There has been a lot of negative press in Brazil about this expansion of credit. Critics believe the debt levels are becoming unmanageable for vast swathes of the population. People are borrowing more than they can pay back and consumer defaults have reportedly risen by 8% so far this year, this will have an impact on the sectors that have been predicted to benefit from the growth of Brazil’s middle class. However, Patel says he has given problems arising from this scenario a lot of thought and feels it will not be such a big problem.

“If you look at the composition of the debt, a lot of that is consumption debt and it is very short-term in nature. What we’ve noticed is that much has the duration of between 12 to 18 months.”

He adds that there has been a general tightening of credit conditions in Brazil over the last few months and what is being granted now is safer in profile than 12 to 18 months ago. “What was granted 12 months ago has now been paid and no longer outstanding, consumers need to re-apply and we’ve noticed the banks getting tougher,” he adds.

Joining the event

How are funds profiting from the rise of the consumer in Brazil? Hermes – adviser and manager of the BT pension scheme –accesses these stocks directly to take advantage of consumer trends, while being able to cut other stocks when the going gets tough. This is also the case for other large pension funds who will have dedicated emerging market equity teams and portfolios.

However, these companies are not for the weak hearted and will often be volatile. Many investors cite liquidity concerns as one of the biggest problems, but these fears are unfounded as the Bovespa is the largest stock exchange in South America.

Booth also points out that favouring one region over another in the emerging markets is not the way things should be done. However, investors may go specifically into one region when they have a good diverse weighting to other emerging markets. With the favourable consumer story investors will be looking to beef up companies poised to take advantage of this growth.
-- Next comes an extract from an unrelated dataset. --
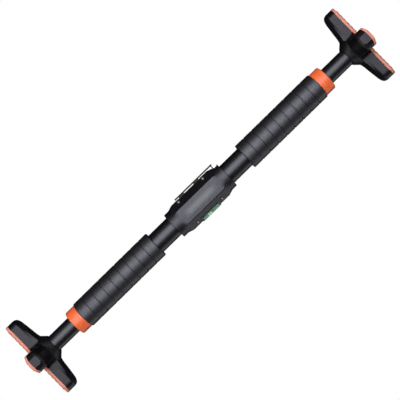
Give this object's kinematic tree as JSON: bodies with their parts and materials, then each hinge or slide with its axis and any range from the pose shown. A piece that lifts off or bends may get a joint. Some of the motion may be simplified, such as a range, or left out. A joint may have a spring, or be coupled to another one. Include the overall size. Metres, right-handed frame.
{
  "type": "doorway pull-up bar",
  "caption": "Telescopic doorway pull-up bar: foam grips, a centre housing with a lock lever and a spirit level, screw-out legs and four-armed end feet with rubber pads.",
  "frame": {"origin": "the middle of the bar's axis, halfway between the two pad faces", "axes": "+X along the bar, +Z towards the lock lever, -Y out of the front of the centre housing, where the level is read"},
  "size_m": [0.717, 0.14, 0.14],
  "materials": {
    "tube_paint": "satin black powder coat on steel tube",
    "foam": "matte charcoal closed-cell foam with narrow grooves",
    "orange_plastic": "satin orange moulded plastic",
    "black_plastic": "satin charcoal moulded plastic",
    "pad_rubber": "matte salmon-orange rubber, ribbed",
    "steel": "zinc-plated steel",
    "dark_steel": "blackened spring steel",
    "white_plastic": "natural acetal bearing plastic",
    "vial_clear": "clear acrylic, green tint",
    "vial_fluid": "green level fluid"
  },
  "bodies": {
    "barrel": {"outer_tube": "tube_paint", "centre_spacer": "white_plastic", "front_cover": "black_plastic", "rear_cover": "black_plastic", "lock_guide": "black_plastic", "lever_bracket": "steel", "lever_spring": "steel", "lever_hinge_pin": "steel", "level_vial": "vial_clear", "level_fluid": "vial_fluid", "level_plug_left": "black_plastic", "level_plug_right": "black_plastic", "cover_screw_1": "steel", "cover_screw_2": "steel", "cover_screw_3": "steel", "cover_screw_4": "steel", "bearing_left": "white_plastic", "bearing_right": "white_plastic", "thread_bush_left": "steel", "thread_bush_right": "steel", "collar_left": "orange_plastic", "collar_right": "orange_plastic", "grip_left": "foam", "grip_right": "foam"},
    "lever": {"lock_lever": "dark_steel", "lock_pin_left": "steel", "lock_pin_right": "steel"},
    "block_left": {"brake_block_left": "black_plastic"},
    "block_right": {"brake_block_right": "black_plastic"},
    "core_left": {"brake_drum_left": "steel", "key_bar_left": "steel", "thrust_washer_left": "steel", "circlip_left": "dark_steel"},
    "leg_left": {"inner_tube_left": "tube_paint", "key_bush_left": "white_plastic", "tube_plug_left": "steel", "foot_left": "black_plastic", "foot_washer_left": "steel", "foot_bolt_left": "steel", "foot_pad_left": "pad_rubber"},
    "core_right": {"brake_drum_right": "steel", "key_bar_right": "steel", "thrust_washer_right": "steel", "circlip_right": "dark_steel"},
    "leg_right": {"inner_tube_right": "tube_paint", "key_bush_right": "white_plastic", "tube_plug_right": "steel", "foot_right": "black_plastic", "foot_washer_right": "steel", "foot_bolt_right": "steel", "foot_pad_right": "pad_rubber"}
  },
  "joints": [
    {"name": "lever_hinge", "type": "hinge", "parent": "barrel", "child": "lever", "pos_m": [0.0524, 0, 0.022], "axis": [0, 1, 0], "range_deg": [0, 5]},
    {"name": "block_lift_left", "type": "slide", "parent": "barrel", "child": "block_left", "axis": [0, 0, 1], "range_m": [0, 0.006]},
    {"name": "block_lift_right", "type": "slide", "parent": "barrel", "child": "block_right", "axis": [0, 0, 1], "range_m": [0, 0.0033]},
    {"name": "leg_turn_left", "type": "hinge", "parent": "barrel", "child": "core_left", "pos_m": [0, 0, 0], "axis": [1, 0, 0], "range_deg": [0, 9000]},
    {"name": "leg_extend_left", "type": "slide", "parent": "core_left", "child": "leg_left", "axis": [-1, 0, 0], "range_m": [0, 0.1251]},
    {"name": "leg_turn_right", "type": "hinge", "parent": "barrel", "child": "core_right", "pos_m": [0, 0, 0], "axis": [1, 0, 0], "range_deg": [0, 9000]},
    {"name": "leg_extend_right", "type": "slide", "parent": "core_right", "child": "leg_right", "axis": [1, 0, 0], "range_m": [0, 0.1251]}
  ],
  "couplings": [
    {"joint": "block_lift_left", "follows": "lever_hinge", "m_per_rad": 0.06815},
    {"joint": "block_lift_right", "follows": "lever_hinge", "m_per_rad": 0.03665},
    {"joint": "leg_extend_left", "follows": "leg_turn_left", "m_per_rad": 0.00079577},
    {"joint": "leg_extend_right", "follows": "leg_turn_right", "m_per_rad": 0.00079577}
  ]
}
Finally, most pension funds will gain exposure through dedicated Latam, BRIC or emerging market funds. Brazil currently represents around 13% of the index but many active managers have been cutting their weightings because of the slowdown in China and the big commodity companies on the index. This does not mean managers are negative on Brazil, but are pessimistic on certain companies and many now have a bias towards domestic consumption.

As the developed world wheezes it way out of recessions and low growth, the case for investing in the developing economies, such as Brazil, gets stronger every day. Investors remain cautious because of the volatility still attached to these markets, however they are certain to zoom ahead in the future because of increasing consumer demand and favourable demographics.